◆ Supplied data:
————

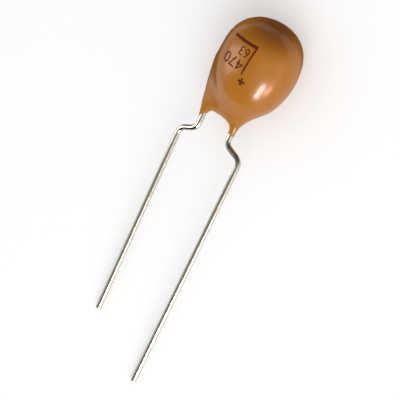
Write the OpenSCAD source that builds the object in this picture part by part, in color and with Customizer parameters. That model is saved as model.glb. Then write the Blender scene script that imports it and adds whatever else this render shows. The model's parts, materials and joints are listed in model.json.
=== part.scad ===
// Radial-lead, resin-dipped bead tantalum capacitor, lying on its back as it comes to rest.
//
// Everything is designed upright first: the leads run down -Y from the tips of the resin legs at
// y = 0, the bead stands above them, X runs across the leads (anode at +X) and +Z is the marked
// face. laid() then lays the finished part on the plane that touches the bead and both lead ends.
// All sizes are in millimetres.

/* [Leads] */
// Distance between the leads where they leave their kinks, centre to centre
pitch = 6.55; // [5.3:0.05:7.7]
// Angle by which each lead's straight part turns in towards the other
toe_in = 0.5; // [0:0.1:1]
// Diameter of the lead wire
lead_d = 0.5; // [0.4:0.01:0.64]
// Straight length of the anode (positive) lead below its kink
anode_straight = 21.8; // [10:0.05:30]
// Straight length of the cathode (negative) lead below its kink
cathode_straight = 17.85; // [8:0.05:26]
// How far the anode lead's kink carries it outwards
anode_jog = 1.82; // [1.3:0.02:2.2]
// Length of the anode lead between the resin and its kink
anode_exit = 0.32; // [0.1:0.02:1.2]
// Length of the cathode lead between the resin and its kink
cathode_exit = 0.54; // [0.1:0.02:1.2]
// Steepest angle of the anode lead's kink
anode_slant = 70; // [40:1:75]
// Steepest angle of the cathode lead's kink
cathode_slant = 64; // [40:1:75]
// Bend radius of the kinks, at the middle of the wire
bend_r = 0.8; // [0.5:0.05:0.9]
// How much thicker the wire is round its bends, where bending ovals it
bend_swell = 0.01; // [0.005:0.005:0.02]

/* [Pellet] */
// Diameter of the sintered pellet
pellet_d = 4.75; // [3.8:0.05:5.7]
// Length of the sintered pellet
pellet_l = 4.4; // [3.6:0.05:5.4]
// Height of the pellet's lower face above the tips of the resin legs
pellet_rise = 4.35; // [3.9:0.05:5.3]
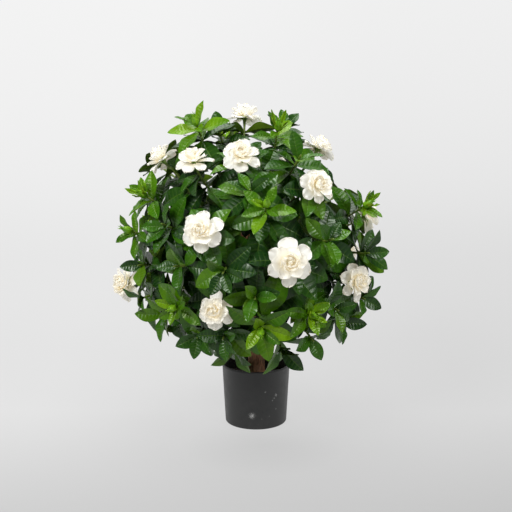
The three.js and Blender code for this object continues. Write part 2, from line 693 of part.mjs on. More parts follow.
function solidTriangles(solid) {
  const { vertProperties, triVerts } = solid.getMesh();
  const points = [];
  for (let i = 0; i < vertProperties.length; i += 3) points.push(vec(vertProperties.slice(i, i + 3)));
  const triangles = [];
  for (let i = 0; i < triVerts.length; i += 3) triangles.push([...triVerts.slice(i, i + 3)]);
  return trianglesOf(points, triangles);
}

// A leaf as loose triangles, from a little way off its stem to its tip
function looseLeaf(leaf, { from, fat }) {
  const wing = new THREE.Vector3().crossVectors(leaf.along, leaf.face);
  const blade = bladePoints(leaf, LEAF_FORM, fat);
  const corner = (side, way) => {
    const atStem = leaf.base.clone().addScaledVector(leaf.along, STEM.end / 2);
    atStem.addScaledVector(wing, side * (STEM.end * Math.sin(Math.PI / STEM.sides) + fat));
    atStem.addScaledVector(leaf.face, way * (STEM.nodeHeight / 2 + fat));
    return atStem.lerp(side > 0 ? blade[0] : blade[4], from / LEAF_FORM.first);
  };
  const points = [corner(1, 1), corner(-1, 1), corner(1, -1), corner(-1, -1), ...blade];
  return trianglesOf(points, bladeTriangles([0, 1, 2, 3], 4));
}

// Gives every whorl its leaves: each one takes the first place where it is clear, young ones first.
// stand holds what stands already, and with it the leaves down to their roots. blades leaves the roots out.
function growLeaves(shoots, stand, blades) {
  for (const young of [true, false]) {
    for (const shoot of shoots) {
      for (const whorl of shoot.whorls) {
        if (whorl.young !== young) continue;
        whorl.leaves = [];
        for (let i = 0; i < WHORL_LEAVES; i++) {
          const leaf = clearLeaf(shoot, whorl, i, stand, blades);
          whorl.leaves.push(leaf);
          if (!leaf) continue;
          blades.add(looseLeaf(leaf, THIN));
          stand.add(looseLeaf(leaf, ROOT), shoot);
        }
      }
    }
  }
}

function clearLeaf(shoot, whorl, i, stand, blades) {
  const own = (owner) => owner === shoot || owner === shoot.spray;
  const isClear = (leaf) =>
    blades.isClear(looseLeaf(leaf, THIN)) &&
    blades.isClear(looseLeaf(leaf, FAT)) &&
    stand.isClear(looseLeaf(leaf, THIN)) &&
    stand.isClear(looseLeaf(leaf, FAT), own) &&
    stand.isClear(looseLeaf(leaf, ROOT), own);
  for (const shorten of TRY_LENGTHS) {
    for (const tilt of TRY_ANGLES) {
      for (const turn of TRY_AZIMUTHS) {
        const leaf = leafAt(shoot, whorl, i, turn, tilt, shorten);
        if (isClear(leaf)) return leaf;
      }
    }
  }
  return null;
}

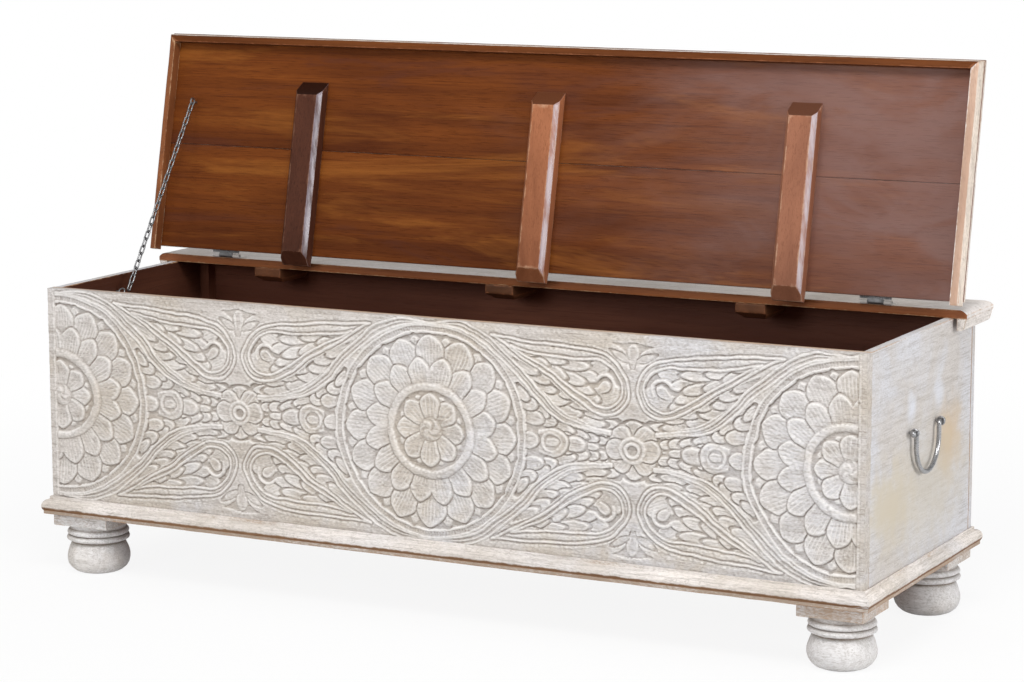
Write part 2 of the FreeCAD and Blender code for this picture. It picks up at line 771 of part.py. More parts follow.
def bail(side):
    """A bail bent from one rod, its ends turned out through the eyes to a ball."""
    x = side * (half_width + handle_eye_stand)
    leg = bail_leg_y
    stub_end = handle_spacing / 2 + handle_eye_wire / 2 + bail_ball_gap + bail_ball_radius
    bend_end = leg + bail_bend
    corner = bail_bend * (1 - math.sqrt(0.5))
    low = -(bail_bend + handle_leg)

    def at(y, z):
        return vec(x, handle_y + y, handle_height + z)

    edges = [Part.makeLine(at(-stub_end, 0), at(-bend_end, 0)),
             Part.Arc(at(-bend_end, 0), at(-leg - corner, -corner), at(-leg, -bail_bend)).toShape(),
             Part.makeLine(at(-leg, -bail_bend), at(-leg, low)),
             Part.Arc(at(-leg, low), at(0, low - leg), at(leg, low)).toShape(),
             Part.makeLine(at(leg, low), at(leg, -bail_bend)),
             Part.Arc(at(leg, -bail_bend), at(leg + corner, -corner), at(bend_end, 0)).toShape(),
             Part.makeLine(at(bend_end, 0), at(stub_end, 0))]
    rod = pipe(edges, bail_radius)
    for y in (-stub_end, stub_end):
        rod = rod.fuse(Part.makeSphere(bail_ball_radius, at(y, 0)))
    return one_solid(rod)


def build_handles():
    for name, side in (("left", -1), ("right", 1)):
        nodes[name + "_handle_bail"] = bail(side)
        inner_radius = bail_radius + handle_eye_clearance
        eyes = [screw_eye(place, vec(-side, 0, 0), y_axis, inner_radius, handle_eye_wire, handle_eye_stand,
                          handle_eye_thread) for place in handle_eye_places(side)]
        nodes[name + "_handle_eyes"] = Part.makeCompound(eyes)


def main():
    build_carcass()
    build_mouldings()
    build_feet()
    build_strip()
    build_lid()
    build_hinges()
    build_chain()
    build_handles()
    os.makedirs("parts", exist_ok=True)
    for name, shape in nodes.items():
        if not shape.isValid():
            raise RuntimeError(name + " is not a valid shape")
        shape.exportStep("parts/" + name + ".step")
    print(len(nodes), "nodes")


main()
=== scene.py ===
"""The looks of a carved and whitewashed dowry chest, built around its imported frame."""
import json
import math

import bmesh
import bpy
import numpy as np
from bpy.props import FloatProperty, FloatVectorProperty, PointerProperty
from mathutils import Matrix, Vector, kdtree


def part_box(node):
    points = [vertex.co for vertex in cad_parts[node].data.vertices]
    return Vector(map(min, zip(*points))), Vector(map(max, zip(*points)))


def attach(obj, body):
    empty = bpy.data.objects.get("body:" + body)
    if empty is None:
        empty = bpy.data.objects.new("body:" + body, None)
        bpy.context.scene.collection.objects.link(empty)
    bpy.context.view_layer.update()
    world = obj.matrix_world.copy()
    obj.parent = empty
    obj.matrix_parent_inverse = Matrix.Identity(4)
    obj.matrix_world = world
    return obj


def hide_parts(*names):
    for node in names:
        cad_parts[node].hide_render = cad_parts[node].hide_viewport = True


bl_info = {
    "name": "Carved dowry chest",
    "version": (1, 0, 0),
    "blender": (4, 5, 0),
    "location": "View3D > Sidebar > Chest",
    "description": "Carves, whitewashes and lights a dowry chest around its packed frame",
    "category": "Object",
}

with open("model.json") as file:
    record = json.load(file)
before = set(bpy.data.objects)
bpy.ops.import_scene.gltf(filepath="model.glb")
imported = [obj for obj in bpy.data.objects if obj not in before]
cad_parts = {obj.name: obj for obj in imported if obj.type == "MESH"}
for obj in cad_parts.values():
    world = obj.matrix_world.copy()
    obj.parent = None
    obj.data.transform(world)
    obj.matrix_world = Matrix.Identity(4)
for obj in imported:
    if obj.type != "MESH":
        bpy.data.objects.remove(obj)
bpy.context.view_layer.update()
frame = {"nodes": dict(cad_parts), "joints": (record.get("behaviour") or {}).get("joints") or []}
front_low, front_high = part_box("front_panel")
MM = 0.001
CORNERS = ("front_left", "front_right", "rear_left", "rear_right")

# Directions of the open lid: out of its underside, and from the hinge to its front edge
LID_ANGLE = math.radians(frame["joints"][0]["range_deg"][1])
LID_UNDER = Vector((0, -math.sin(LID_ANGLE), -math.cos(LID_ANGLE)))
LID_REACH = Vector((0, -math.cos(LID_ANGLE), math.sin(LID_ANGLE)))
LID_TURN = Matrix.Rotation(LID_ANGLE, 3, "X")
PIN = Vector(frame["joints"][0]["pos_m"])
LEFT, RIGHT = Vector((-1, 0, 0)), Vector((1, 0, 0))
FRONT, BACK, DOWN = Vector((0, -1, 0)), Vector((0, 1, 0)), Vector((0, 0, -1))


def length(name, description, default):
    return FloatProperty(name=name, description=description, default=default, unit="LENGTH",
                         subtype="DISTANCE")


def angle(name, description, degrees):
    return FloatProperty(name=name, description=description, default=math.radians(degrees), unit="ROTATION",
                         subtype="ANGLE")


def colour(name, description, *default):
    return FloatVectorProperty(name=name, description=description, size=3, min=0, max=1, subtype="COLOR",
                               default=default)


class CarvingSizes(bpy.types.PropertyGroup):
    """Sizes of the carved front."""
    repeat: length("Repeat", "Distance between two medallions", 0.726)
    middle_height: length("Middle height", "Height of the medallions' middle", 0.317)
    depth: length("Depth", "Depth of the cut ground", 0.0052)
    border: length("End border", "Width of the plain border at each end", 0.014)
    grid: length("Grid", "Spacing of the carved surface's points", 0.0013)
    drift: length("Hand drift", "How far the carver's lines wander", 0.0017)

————

◆ Task goal: Extract, word for word, every line beginning with the one that holds "build_mouldings()" and concluding with the one that holds "cad_parts[node].hide_render = cad_parts[node].hide_viewport". Include both of those lines.

◆ Exercise solution:
    build_mouldings()
    build_feet()
    build_strip()
    build_lid()
    build_hinges()
    build_chain()
    build_handles()
    os.makedirs("parts", exist_ok=True)
    for name, shape in nodes.items():
        if not shape.isValid():
            raise RuntimeError(name + " is not a valid shape")
        shape.exportStep("parts/" + name + ".step")
    print(len(nodes), "nodes")


main()
=== scene.py ===
"""The looks of a carved and whitewashed dowry chest, built around its imported frame."""
import json
import math

import bmesh
import bpy
import numpy as np
from bpy.props import FloatProperty, FloatVectorProperty, PointerProperty
from mathutils import Matrix, Vector, kdtree


def part_box(node):
    points = [vertex.co for vertex in cad_parts[node].data.vertices]
    return Vector(map(min, zip(*points))), Vector(map(max, zip(*points)))


def attach(obj, body):
    empty = bpy.data.objects.get("body:" + body)
    if empty is None:
        empty = bpy.data.objects.new("body:" + body, None)
        bpy.context.scene.collection.objects.link(empty)
    bpy.context.view_layer.update()
    world = obj.matrix_world.copy()
    obj.parent = empty
    obj.matrix_parent_inverse = Matrix.Identity(4)
    obj.matrix_world = world
    return obj


def hide_parts(*names):
    for node in names:
        cad_parts[node].hide_render = cad_parts[node].hide_viewport = True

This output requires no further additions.